▼▼▼

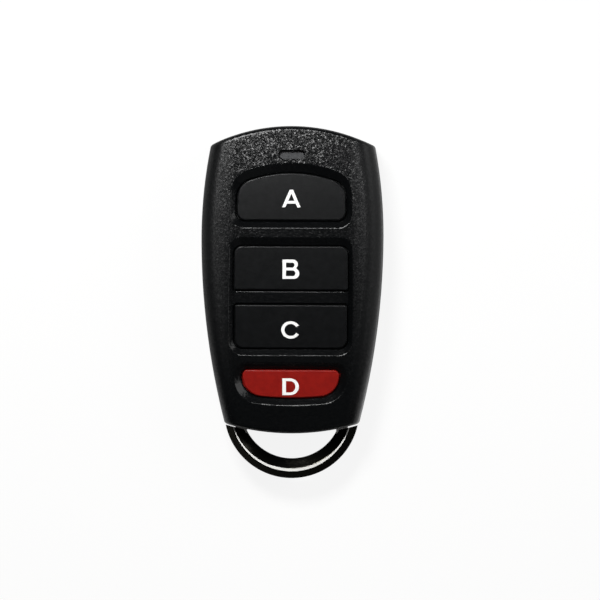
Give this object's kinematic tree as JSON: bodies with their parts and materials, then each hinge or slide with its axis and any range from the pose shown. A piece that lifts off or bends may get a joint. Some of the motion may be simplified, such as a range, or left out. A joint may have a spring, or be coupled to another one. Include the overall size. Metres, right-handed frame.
{
  "type": "remote key fob",
  "caption": "Radio remote with black and red push keys in sunk pockets, a light window and a half-round metal loop for a key ring, its shells closed by screws from the rear.",
  "frame": {"origin": "centre of the outline seen from the front, metal loop included, at the flat rear face", "axes": "+Z out of the front with the keys, +Y towards the light window, +X to the right seen from the front"},
  "size_m": [0.035, 0.0682, 0.0123],
  "materials": {
    "casing_abs": "spark-eroded grain, black",
    "plated_zinc": "dark nickel plate, polished",
    "screw_steel": "zinc plated",
    "smoked_acrylic": "smoked, clear",
    "led_epoxy": "cast",
    "board_laminate": "green solder mask",
    "board_copper": "printed under mask",
    "cell_steel": "nickel plated",
    "cell_gasket": "moulded",
    "spring_bronze": "rolled spring strip",
    "chip_epoxy": "moulded",
    "tinned_leads": "tinned",
    "capacitor_ceramic": "fired",
    "resistor_film": "glazed",
    "switch_nylon": "moulded",
    "switch_steel": "stamped",
    "plunger_nylon": "moulded",
    "key_black": "satin",
    "key_red": "satin"
  },
  "bodies": {
    "casing": {"front_shell": "casing_abs", "rear_shell": "casing_abs", "keyring_loop": "plated_zinc", "shell_screws": "screw_steel", "light_pipe": "smoked_acrylic", "indicator_light": "led_epoxy", "circuit_board": "board_laminate", "aerial_trace": "board_copper", "battery_can": "cell_steel", "battery_cap": "cell_steel", "battery_seal": "cell_gasket", "battery_clip": "spring_bronze", "battery_contact": "spring_bronze", "encoder_chip": "chip_epoxy", "encoder_chip_leads": "tinned_leads", "radio_transistor": "chip_epoxy", "radio_transistor_leads": "tinned_leads", "resonator": "tinned_leads", "chip_capacitors": "capacitor_ceramic", "chip_resistors": "resistor_film", "switch_a_base": "switch_nylon", "switch_a_cover": "switch_steel", "switch_a_dome": "switch_steel", "switch_b_base": "switch_nylon", "switch_b_cover": "switch_steel", "switch_b_dome": "switch_steel", "switch_c_base": "switch_nylon", "switch_c_cover": "switch_steel", "switch_c_dome": "switch_steel", "switch_d_base": "switch_nylon", "switch_d_cover": "switch_steel", "switch_d_dome": "switch_steel"},
    "pressed_a": {"key_a": "key_black", "switch_a_plunger": "plunger_nylon"},
    "pressed_b": {"key_b": "key_black", "switch_b_plunger": "plunger_nylon"},
    "pressed_c": {"key_c": "key_black", "switch_c_plunger": "plunger_nylon"},
    "pressed_d": {"key_d": "key_red", "switch_d_plunger": "plunger_nylon"}
  },
  "joints": [
    {"name": "key_a_press", "type": "slide", "parent": "casing", "child": "pressed_a", "axis": [0, 0, -1], "range_m": [0, 0.0003], "stiffness_N_per_m": 4500, "springref_m": -0.00005, "deforming": ["switch_a_dome"]},
    {"name": "key_b_press", "type": "slide", "parent": "casing", "child": "pressed_b", "axis": [0, 0, -1], "range_m": [0, 0.0003], "stiffness_N_per_m": 4500, "springref_m": -0.00005, "deforming": ["switch_b_dome"]},
    {"name": "key_c_press", "type": "slide", "parent": "casing", "child": "pressed_c", "axis": [0, 0, -1], "range_m": [0, 0.0003], "stiffness_N_per_m": 4500, "springref_m": -0.00005, "deforming": ["switch_c_dome"]},
    {"name": "key_d_press", "type": "slide", "parent": "casing", "child": "pressed_d", "axis": [0, 0, -1], "range_m": [0, 0.0003], "stiffness_N_per_m": 4500, "springref_m": -0.00005, "deforming": ["switch_d_dome"]}
  ]
}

▲▲▲

> [TASK GOAL]: Only the number should be given: how many lines of the data contain the word "frame"?

> [REPLY]: 2